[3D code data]
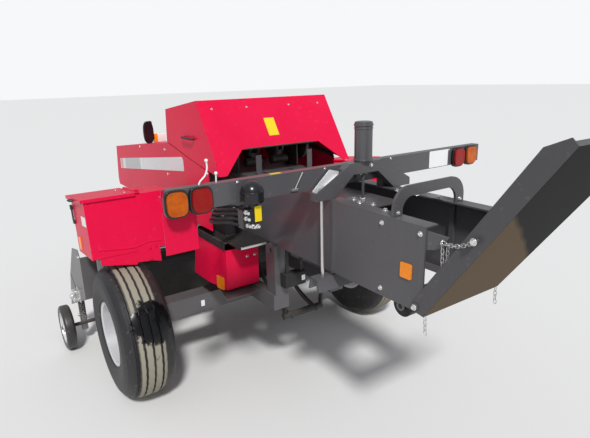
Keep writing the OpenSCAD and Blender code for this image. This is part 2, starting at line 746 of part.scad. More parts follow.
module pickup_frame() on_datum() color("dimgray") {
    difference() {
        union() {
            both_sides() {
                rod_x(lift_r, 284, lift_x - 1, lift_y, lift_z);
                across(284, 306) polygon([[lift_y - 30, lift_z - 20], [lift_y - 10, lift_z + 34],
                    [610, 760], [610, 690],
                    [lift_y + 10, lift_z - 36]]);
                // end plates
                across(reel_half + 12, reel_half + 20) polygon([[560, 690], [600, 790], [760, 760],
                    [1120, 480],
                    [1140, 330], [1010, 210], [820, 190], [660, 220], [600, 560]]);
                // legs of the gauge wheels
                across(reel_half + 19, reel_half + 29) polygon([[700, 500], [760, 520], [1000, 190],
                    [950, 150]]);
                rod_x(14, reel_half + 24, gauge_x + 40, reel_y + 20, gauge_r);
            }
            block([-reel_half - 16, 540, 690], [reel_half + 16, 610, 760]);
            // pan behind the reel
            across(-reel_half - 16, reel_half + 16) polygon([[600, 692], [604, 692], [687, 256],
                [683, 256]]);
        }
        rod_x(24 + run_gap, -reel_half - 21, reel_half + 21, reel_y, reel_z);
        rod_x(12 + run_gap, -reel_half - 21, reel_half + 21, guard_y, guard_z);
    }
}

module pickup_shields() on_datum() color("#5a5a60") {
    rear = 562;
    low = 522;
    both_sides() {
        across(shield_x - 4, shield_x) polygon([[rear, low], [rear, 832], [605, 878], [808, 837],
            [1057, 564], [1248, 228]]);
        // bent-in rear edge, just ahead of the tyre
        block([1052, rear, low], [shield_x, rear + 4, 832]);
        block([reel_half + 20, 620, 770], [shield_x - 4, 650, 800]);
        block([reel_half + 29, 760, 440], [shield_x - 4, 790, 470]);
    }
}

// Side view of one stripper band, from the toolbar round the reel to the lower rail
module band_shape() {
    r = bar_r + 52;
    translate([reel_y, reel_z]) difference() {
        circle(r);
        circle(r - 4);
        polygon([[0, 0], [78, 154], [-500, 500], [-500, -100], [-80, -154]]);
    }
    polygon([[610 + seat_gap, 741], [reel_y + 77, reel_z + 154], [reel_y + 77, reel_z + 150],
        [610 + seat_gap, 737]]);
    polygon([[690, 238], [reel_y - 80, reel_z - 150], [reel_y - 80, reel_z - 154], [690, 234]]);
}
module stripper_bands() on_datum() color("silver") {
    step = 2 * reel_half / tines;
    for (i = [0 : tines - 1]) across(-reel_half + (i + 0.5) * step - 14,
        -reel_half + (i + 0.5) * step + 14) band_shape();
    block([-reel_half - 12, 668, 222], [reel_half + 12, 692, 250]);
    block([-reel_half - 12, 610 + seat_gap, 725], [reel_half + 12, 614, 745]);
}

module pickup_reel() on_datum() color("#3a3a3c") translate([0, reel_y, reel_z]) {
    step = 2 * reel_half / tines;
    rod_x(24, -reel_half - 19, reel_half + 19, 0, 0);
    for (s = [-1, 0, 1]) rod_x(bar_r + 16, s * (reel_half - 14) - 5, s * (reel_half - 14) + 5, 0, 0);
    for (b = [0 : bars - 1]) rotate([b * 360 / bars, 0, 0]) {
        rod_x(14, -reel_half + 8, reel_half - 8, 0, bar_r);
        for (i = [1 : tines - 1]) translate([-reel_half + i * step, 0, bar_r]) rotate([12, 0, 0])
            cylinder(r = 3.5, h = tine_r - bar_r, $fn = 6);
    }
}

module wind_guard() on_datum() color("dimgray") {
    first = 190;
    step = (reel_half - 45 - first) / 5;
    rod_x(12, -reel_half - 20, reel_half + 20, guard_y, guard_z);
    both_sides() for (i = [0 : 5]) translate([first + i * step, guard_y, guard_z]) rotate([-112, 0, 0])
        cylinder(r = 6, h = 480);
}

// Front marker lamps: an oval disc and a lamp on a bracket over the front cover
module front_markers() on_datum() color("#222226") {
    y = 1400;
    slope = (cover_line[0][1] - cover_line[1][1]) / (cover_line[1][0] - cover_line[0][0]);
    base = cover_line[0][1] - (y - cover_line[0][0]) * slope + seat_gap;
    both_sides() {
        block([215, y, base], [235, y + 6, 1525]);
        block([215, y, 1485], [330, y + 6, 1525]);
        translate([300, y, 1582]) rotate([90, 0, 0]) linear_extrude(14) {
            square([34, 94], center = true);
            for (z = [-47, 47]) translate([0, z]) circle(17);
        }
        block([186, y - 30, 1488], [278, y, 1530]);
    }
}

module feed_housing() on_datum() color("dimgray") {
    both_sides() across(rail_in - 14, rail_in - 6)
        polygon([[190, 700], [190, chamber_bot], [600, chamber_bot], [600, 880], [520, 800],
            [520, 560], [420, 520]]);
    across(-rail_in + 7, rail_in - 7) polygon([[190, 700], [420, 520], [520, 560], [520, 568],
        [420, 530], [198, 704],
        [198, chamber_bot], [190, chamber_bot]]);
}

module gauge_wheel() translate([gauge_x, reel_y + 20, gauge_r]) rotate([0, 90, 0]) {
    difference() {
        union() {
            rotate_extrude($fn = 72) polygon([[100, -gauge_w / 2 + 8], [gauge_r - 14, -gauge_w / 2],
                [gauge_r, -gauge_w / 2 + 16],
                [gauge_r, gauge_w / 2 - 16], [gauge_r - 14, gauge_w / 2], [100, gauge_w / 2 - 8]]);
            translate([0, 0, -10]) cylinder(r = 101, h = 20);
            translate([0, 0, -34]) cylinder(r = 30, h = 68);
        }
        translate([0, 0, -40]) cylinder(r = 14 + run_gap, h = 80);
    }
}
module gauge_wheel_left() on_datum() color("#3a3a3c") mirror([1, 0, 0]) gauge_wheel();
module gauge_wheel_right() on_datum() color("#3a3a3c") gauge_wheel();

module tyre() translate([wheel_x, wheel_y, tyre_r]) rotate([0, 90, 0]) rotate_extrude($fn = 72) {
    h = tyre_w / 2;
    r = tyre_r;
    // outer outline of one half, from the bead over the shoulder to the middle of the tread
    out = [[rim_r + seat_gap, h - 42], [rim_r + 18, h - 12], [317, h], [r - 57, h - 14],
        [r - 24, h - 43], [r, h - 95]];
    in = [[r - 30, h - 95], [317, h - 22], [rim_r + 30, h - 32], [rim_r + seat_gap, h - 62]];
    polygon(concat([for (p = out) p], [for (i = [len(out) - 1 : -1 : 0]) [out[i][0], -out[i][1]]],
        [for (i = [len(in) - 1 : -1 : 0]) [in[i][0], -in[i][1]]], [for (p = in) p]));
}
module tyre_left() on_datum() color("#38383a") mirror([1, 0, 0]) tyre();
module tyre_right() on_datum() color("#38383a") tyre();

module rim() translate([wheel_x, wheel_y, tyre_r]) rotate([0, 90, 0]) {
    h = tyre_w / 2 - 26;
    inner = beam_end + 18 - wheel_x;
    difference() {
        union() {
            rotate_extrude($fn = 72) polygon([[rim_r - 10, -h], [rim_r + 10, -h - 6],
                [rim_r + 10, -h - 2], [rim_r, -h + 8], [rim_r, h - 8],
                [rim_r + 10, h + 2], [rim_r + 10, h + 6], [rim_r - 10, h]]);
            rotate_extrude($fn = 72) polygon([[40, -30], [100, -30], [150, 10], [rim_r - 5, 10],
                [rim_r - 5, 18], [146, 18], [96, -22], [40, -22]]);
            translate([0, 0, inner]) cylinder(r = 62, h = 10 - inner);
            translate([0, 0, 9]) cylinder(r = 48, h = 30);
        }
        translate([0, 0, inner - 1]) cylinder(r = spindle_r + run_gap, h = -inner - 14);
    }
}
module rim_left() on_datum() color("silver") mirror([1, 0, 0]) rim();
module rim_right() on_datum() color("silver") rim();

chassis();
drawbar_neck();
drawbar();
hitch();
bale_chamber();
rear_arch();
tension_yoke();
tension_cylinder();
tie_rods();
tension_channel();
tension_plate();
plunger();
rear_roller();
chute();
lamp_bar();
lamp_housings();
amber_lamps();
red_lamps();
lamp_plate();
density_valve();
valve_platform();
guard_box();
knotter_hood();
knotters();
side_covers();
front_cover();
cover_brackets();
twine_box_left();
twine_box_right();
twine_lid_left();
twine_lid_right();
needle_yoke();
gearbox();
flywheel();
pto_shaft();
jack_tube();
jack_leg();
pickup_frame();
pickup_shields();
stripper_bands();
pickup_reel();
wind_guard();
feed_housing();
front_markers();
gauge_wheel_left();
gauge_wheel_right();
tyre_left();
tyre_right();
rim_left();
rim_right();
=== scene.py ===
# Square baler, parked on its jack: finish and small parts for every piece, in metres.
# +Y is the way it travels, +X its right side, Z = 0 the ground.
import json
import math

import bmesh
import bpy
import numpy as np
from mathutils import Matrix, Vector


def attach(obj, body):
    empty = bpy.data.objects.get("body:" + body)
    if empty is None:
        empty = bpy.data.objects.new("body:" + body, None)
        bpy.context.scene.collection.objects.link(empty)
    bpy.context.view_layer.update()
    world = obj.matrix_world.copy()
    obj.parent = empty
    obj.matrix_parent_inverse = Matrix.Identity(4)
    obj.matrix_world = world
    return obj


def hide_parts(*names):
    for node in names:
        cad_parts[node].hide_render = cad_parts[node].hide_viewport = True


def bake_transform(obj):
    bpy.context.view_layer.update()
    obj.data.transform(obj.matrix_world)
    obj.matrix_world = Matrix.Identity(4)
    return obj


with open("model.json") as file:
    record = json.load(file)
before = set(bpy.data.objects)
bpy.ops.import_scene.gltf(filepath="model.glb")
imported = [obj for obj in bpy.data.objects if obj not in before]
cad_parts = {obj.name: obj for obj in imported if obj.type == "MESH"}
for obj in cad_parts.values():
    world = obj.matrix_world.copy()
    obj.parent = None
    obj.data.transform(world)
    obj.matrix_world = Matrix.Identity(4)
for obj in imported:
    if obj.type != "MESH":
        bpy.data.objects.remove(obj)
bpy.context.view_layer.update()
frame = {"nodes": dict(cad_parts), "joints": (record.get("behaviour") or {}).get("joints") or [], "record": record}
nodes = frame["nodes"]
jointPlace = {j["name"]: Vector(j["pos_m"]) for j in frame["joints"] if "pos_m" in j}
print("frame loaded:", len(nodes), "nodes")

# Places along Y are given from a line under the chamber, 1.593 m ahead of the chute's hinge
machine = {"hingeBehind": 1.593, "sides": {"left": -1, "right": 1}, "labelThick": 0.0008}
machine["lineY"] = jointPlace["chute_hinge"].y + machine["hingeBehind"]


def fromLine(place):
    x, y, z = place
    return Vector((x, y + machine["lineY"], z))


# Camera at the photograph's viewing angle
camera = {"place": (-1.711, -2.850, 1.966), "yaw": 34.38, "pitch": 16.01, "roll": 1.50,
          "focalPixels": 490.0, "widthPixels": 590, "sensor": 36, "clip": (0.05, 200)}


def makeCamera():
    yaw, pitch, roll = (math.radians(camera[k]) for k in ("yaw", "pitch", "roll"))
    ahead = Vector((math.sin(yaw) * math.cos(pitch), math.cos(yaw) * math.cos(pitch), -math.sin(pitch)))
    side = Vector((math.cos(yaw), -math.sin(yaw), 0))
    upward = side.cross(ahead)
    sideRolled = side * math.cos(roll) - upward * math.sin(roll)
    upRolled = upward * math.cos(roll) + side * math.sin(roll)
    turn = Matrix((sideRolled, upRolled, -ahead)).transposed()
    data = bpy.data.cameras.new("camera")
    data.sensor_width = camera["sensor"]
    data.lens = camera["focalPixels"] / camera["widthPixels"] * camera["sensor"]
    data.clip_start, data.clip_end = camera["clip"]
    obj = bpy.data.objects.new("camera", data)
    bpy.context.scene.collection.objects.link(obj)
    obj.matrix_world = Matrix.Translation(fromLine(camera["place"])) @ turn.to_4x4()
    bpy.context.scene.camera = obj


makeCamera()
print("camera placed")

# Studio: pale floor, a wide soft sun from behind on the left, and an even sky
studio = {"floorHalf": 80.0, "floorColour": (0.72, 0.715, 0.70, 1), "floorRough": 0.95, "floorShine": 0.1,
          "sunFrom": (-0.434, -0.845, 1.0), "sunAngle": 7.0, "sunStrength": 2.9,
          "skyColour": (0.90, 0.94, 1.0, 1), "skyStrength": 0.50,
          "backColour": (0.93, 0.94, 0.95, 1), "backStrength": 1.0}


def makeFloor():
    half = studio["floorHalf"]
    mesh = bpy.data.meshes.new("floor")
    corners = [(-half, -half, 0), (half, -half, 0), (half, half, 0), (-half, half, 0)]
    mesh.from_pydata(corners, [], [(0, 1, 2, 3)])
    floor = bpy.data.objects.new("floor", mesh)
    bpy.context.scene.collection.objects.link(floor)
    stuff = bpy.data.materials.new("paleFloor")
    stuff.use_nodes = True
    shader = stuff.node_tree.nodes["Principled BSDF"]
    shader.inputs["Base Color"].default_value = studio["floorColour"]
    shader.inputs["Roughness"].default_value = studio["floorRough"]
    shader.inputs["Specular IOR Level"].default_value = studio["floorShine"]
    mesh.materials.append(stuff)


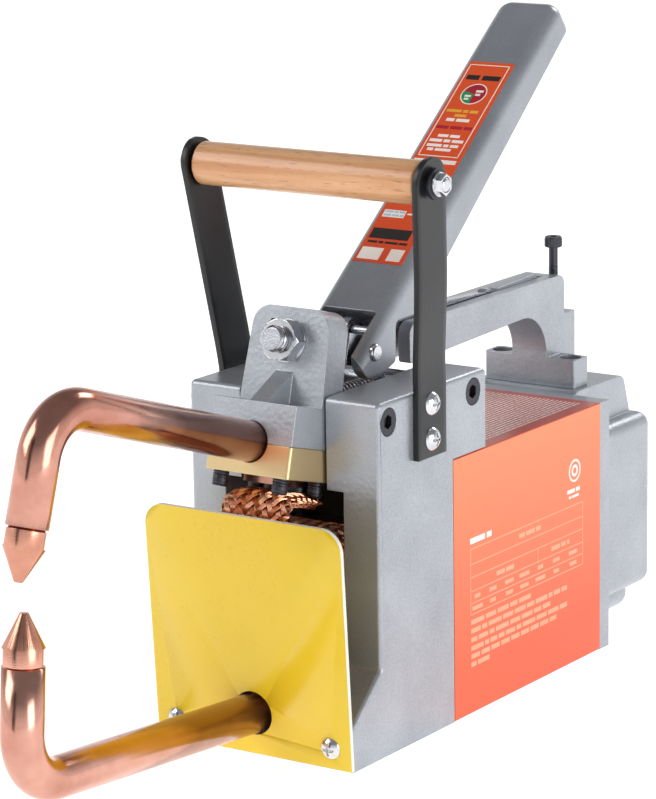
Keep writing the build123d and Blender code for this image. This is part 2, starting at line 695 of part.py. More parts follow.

- [Your task]:
Give back exactly the lines running from the line that contains "density_valve();" through the line that contains "if empty is", and nothing outside them.

- [Reply]:
density_valve();
valve_platform();
guard_box();
knotter_hood();
knotters();
side_covers();
front_cover();
cover_brackets();
twine_box_left();
twine_box_right();
twine_lid_left();
twine_lid_right();
needle_yoke();
gearbox();
flywheel();
pto_shaft();
jack_tube();
jack_leg();
pickup_frame();
pickup_shields();
stripper_bands();
pickup_reel();
wind_guard();
feed_housing();
front_markers();
gauge_wheel_left();
gauge_wheel_right();
tyre_left();
tyre_right();
rim_left();
rim_right();
=== scene.py ===
# Square baler, parked on its jack: finish and small parts for every piece, in metres.
# +Y is the way it travels, +X its right side, Z = 0 the ground.
import json
import math

import bmesh
import bpy
import numpy as np
from mathutils import Matrix, Vector


def attach(obj, body):
    empty = bpy.data.objects.get("body:" + body)
    if empty is None:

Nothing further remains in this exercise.